My favorite devotional book of late is The Collected Sermons of Fred B. Craddock. Every page is an inspiration and reminder of the power of sermons to bring fresh insights to bear on familiar texts.
In my work with congregations, I have probably recommended this book more than all others combined: Pursuing God’s Will Together: A Discernment Practice for Leadership Groups, by Ruth Haley Barton. Barton describes a way for a church to do visioning that far surpasses the capacities of corporate strategic planning models.
I asked my clergy son, Ryan Wilson, what he was reading and he suggested Hollow Faith, by Stephen Ingram. A McAfee graduate like my son, Ingram challenges youth ministers to move beyond “nice” but hollow faith to a faith of depth and complexity. The book includes both youth curriculum and a parent guide.
I asked my wife, who is a voracious reader, what book she had recently read that was memorable, and she pointed to The Language of Flowers, by Vanessa Dissenbaugh.
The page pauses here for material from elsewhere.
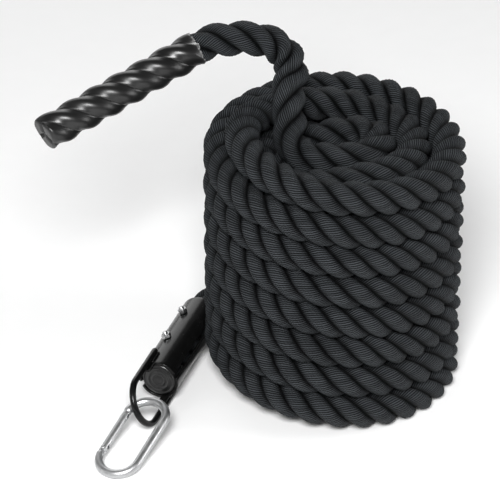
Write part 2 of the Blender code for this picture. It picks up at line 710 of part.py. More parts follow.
def flat_outline_mesh(name, outline, low, high):
    """An outline in x and y raised from one height to another."""
    shape = bmesh.new()
    corners = [shape.verts.new((x, y, low)) for x, y in outline]
    face = shape.faces.new(corners)
    raised = bmesh.ops.extrude_face_region(shape, geom=[face])["geom"]
    moved = [item for item in raised if isinstance(item, bmesh.types.BMVert)]
    bmesh.ops.translate(shape, vec=(0, 0, high - low), verts=moved)
    return mesh_from_bmesh(name, shape)


def arc(centre, radius, first_deg, last_deg, count):
    points = []
    for i in range(count + 1):
        angle = math.radians(first_deg + (last_deg - first_deg) * i / count)
        points.append((centre[0] + radius * math.cos(angle), centre[1] + radius * math.sin(angle)))
    return points


def tang_outline(hinge_end):
    """Flattened end of the rod: a round tip about the pin, and a straight run into the rod."""
    centre = (HOOK_HALF_WIDTH, HINGE_OFFSET)
    root = HINGE_OFFSET + TANG_LENGTH
    outline = arc(centre, TANG_RADIUS, 180, 360, TANG_TIP_STEPS)
    outline += [(HOOK_HALF_WIDTH + TANG_RADIUS, root), (HOOK_HALF_WIDTH - TANG_RADIUS, root)]
    return outline if hinge_end else [(x, -y) for x, y in reversed(outline)]


def join_bodies(thing, other):
    """Unites two solids in one named piece."""
    hide_cutter(other)
    modifier = thing.modifiers.new("join_" + other.name, "BOOLEAN")
    modifier.operation = "UNION"
    modifier.object = other
    modifier.solver = "EXACT"


def make_hook_body(frame):
    rod = tube_curve("hook_body", hook_body_line(), HOOK_ROD_RADIUS, HOOK_SIDES)
    mesh = curve_to_mesh("hook_body", rod)
    mesh.materials.clear()
    body = add_object("hook_body", mesh, "zinc", frame)
    for name, hinge_end in (("hinge_tang", True), ("nose_tang", False)):
        half = TANG_THICKNESS / 2
        tang = bpy.data.objects.new(name, flat_outline_mesh(name, tang_outline(hinge_end), -half, half))
        bpy.context.collection.objects.link(tang)
        tang.parent = frame
        join_bodies(body, tang)
    pin_hole = RIVET_DIAMETER / 2 + BOLT_CLEARANCE
    place = (HOOK_HALF_WIDTH, HINGE_OFFSET, 0)
    cut(body, add_round_cutter("rivet_hole", pin_hole, 4 * HOOK_ROD_RADIUS, frame, place))
    notch = RIVET_DIAMETER / 2 + NOTCH_EXTRA
    place = (HOOK_HALF_WIDTH - LATCH_DEPTH, -HINGE_OFFSET)
    outline = arc(place, notch, 270, 450, NOTCH_STEPS)
    inner = HOOK_HALF_WIDTH - TANG_RADIUS - OVERRUN
    outline += [(inner, place[1] + notch), (inner, place[1] - notch)]
    mesh = flat_outline_mesh("latch_notch", outline, -HOOK_ROD_RADIUS, HOOK_ROD_RADIUS)
    cutter = bpy.data.objects.new("latch_notch", mesh)
    bpy.context.collection.objects.link(cutter)
    cutter.parent = frame
    cut(body, cutter)


def make_gate(frame):
    """The gate: a round bar with a fork at each end, a spring bore, and rounded ears."""
    rod_end = HINGE_OFFSET + TANG_LENGTH / 2
    ear_end = rod_end - GATE_END_GAP
    profile = [(0, -ear_end)]
    bevel = GATE_END_BEVEL
    for i in range(GATE_BEVEL_STEPS + 1):
        angle = math.pi / 2 * i / GATE_BEVEL_STEPS
        radius = GATE_ROD_RADIUS - bevel + bevel * math.sin(angle)
        profile.append((radius, -ear_end + bevel - bevel * math.cos(angle)))
    profile += [(r, -h) for r, h in reversed(profile)]
    mesh = lathe("hook_gate", profile)
    mesh.transform(Matrix.Rotation(math.radians(-90), 4, "X"))
    pivot = add_empty("gate_pivot", (HOOK_HALF_WIDTH, HINGE_OFFSET, 0), None, frame)
    gate = add_object("hook_gate", mesh, "zinc", pivot)
    gate.location = (0, -HINGE_OFFSET, 0)
    slot_half = TANG_THICKNESS / 2 + GATE_SLOT_GAP
    slot_rest = HINGE_OFFSET - TANG_RADIUS - GATE_SLOT_REST
    wide = 2 * GATE_ROD_RADIUS
    past_end = ear_end + OVERRUN
    for name, low, high in (("hinge_slot", slot_rest, past_end), ("nose_slot", -past_end, -slot_rest)):
        left = HOOK_HALF_WIDTH - wide
        right = HOOK_HALF_WIDTH + wide
        cut(gate, box_cutter(name, (left, low, -slot_half), (right, high, slot_half), frame))
    bore = slot_rest - SPRING_LENGTH
    place = (HOOK_HALF_WIDTH, (bore + slot_rest + OVERRUN) / 2, 0)
    quarter = Euler((math.radians(90), 0, 0), "XYZ")
    length = slot_rest + OVERRUN - bore
    cut(gate, add_round_cutter("spring_bore", SPRING_BORE_RADIUS, length, frame, place, quarter))
    hole = RIVET_DIAMETER / 2 + BOLT_CLEARANCE
    for name, along in (("gate_rivet_hole", HINGE_OFFSET), ("gate_pin_hole", -HINGE_OFFSET)):
        place = (HOOK_HALF_WIDTH, along, 0)
        cut(gate, add_round_cutter(name, hole, 4 * HOOK_ROD_RADIUS, frame, place, off_ridge()))
    make_gate_pins(frame, pivot)
    make_gate_spring(pivot, bore)


def make_gate_pins(frame, pivot):
    shank = RIVET_DIAMETER / 2
    head = RIVET_HEAD_DIAMETER / 2
    ear = GATE_ROD_RADIUS + SEAT_GAP
    edge = RIVET_HEAD_HEIGHT / 2
    top = -ear - RIVET_HEAD_HEIGHT
    side = [(0, top), (head - edge, top), (head, -ear - edge), (head, -ear), (shank, -ear)]
    profile = side + [(r, -h) for r, h in reversed(side)]
    rivet = add_object("gate_rivet", lathe("gate_rivet", profile, PIN_SIDES), "zinc", frame)
    rivet.location = (HOOK_HALF_WIDTH, HINGE_OFFSET, 0)
    half = GATE_ROD_RADIUS
    pin_profile = ((0, -half), (shank, -half), (shank, half), (0, half))
    pin = add_object("gate_latch_pin", lathe("gate_latch_pin", pin_profile, PIN_SIDES), "zinc", pivot)
    pin.location = (0, -2 * HINGE_OFFSET, 0)


def make_gate_spring(pivot, bore):
    """The spring pushes a plunger against the rod's flattened end."""
    tip = -TANG_RADIUS - SEAT_GAP
    plunger_back = tip - PLUNGER_LENGTH
    radius = SPRING_BORE_RADIUS - SEAT_GAP
    nose = radius / 2
    profile = ((0, plunger_back), (radius, plunger_back), (radius, tip - nose), (nose, tip), (0, tip))
    mesh = lathe("gate_plunger", profile, PIN_SIDES)
    mesh.transform(Matrix.Rotation(math.radians(-90), 4, "X"))
    add_object("gate_plunger", mesh, "zinc", pivot)
    low = bore - HINGE_OFFSET + SEAT_GAP + SPRING_WIRE_RADIUS
    high = plunger_back - SEAT_GAP - SPRING_WIRE_RADIUS
    points = []
    count = SPRING_CURL_COUNT * SPRING_POINTS_A_CURL
    for i in range(count + 1):
        angle = 2 * math.pi * i / SPRING_POINTS_A_CURL
        along = low + (high - low) * i / count
        points.append((SPRING_RADIUS * math.cos(angle), along, SPRING_RADIUS * math.sin(angle)))
    curve = tube_curve("gate_spring", points, SPRING_WIRE_RADIUS, SPRING_SIDES)
    add_object("gate_spring", curve, "spring_steel", pivot)


def make_hook(parent):
    angles = (math.radians(HOOK_PITCH_DEG), math.radians(HOOK_ROLL_DEG), math.radians(HOOK_HEADING_DEG))
    frame = add_empty("hook_frame", HOOK_PLACE, Euler(angles, "YXZ"), parent)
    make_hook_body(frame)
    make_gate(frame)


def main():
    clear_scene()
    stand = add_empty("rope_stand", (*COIL_PLACE, 0))
    cutter = make_floor_cutter(stand)
    points = make_coil(stand, cutter)
    make_tail(stand, points[0], points[1], cutter)
    make_free_end(stand, points[-1], points[-2])
    make_grip(stand)
    make_bracket(stand)
    make_hook(stand)


main()
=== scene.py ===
"""A sled pulling rope in a plain studio: a thick laid rope wound in an upright coil, a rubber grip on its
free end, and a bolted clamp with a pull ring and a spring hook. Metres, +Z up, the floor at z = 0."""

import logging
import math
from dataclasses import dataclass
from enum import Enum

import bpy
import numpy as np
from mathutils import Euler, Matrix, Vector


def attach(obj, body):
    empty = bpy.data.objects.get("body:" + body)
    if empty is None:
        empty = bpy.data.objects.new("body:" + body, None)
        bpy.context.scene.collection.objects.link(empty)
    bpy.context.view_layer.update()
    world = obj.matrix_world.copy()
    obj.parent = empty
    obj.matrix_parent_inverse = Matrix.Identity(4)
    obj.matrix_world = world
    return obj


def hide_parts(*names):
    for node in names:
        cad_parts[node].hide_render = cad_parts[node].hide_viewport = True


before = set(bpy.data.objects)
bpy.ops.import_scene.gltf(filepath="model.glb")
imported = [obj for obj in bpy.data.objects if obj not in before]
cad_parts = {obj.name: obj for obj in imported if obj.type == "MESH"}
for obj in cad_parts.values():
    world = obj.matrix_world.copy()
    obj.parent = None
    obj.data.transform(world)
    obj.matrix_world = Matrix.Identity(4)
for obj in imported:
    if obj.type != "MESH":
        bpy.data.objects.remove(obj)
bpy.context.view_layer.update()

logging.basicConfig(level=logging.INFO, format="%(message)s")
log = logging.getLogger("rope")

Array = np.ndarray
Mesh = bpy.types.Mesh
Material = bpy.types.Material
Socket = bpy.types.NodeSocket
Piece = bpy.types.Object

MM = 0.001
FULL_TURN = 2 * math.pi
UP = np.array([0.0, 0.0, 1.0])
# Edges that bend more than this stay sharp
SHARP_EDGE = math.radians(38)
# Where the coil's axis stands, and the radius of its outer turns' centre line
COIL_PLACE = (0.0929, 0.0377, 0.0)
OUTER_TURN = 0.128
# The gap that the CAD's solids keep where they meet
SEAT_GAP = 0.0003


class Body(Enum):
    """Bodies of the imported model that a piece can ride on."""

    ROPE = "rope_and_bracket"
    HOOK = "hook"
    GATE = "gate"


class Slot(Enum):
    """Names of the material slots."""

    ROPE = "rope"
    GRIP = "grip_rubber"
    CAP = "cap_rubber"
    PAINT = "black_paint"
    ZINC = "zinc"
    SPRING = "spring_steel"


# Materials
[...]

The author explores themes of redemption and the difficult journey to discover the love a family provides.
Having recently bought a condo in Chapel Hill, N.C., I’ve read lots of area writers in an effort to get to know that community. Lee Smith’s recent Guests on Earth is hauntingly beautiful. Allan Gurganus published Local Souls late this year, his first book in a decade. Rosecrans Baldwin’s You Lost Me There did, indeed, lose me. Up next is Daniel Wallace, perhaps Big Fish.
On the theological front, I just finished Steven Boyer and Christopher Hall’s The Mystery of God: Theology for Knowing the Unknowable. It captured for me both the promise and frustration of theology today: at times so achingly beautiful and profound that it made me want to weep, and at other times so mind-numbingly boring, repetitive and obscure that I wanted to fall asleep.
And for pure joy, I read John Grisham’s Sycamore Row. He’s the best storyteller around. Finally, I thoroughly enjoyed David Shoemaker’s The Squared Circle: Life, Death, and Professional Wrestling. It’s hilarious.